++++ Task inputs

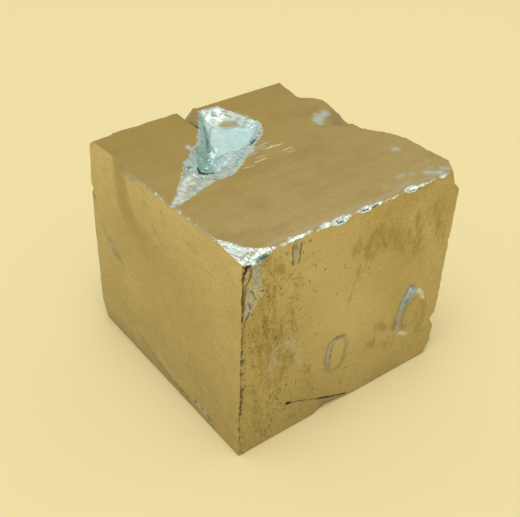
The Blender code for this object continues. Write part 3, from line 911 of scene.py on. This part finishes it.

++++++++
++++ Task inputs

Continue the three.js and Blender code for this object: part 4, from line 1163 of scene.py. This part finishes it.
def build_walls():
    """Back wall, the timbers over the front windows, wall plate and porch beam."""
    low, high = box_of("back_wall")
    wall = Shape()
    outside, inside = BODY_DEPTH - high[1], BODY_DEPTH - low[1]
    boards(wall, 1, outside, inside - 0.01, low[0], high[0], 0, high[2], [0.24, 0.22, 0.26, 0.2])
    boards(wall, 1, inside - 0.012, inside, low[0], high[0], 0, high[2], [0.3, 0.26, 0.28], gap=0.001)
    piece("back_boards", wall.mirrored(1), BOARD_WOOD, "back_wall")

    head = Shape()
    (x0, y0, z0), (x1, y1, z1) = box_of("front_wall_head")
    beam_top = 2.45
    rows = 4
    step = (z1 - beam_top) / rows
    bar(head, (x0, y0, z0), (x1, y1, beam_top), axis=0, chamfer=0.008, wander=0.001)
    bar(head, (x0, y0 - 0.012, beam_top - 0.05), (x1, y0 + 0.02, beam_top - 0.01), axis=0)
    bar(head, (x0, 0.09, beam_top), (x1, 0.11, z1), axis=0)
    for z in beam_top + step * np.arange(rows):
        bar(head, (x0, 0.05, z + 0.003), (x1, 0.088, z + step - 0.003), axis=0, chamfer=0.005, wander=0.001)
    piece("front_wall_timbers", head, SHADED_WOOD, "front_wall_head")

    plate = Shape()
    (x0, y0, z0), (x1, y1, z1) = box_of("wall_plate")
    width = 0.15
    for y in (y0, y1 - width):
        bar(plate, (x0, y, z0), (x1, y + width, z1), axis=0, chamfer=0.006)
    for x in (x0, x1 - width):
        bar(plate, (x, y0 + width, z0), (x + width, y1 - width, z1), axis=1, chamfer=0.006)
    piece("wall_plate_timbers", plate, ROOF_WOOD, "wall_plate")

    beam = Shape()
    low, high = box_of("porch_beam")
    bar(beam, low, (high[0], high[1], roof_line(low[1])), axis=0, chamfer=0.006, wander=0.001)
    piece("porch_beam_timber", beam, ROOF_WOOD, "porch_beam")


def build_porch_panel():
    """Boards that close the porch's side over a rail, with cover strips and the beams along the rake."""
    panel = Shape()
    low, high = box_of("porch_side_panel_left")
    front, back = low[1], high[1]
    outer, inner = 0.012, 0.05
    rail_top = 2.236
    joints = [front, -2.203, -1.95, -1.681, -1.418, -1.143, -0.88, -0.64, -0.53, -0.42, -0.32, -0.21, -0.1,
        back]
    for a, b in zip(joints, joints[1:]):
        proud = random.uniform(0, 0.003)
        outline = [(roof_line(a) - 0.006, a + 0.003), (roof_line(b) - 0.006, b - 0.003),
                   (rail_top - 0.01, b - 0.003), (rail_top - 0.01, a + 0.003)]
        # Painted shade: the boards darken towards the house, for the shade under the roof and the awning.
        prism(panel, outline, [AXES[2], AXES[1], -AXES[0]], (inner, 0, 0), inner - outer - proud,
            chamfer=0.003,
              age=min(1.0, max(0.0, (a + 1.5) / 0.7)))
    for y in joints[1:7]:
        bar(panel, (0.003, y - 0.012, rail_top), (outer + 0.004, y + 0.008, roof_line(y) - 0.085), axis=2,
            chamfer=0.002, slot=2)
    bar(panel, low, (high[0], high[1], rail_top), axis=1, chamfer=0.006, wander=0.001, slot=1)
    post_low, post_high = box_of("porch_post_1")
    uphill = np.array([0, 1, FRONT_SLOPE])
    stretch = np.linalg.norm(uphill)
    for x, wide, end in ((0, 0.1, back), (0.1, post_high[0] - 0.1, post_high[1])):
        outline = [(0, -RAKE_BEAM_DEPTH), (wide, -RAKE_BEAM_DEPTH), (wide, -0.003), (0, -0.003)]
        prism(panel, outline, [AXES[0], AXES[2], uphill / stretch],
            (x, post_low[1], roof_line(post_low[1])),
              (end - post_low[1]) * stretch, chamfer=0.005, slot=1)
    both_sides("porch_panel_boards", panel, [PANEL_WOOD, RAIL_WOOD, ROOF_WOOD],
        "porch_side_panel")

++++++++

#### [Your instructions]
List all lines holding the string "finishes".

#### [Final answer]
The Blender code for this object continues. Write part 3, from line 911 of scene.py on. This part finishes it.
Continue the three.js and Blender code for this object: part 4, from line 1163 of scene.py. This part finishes it.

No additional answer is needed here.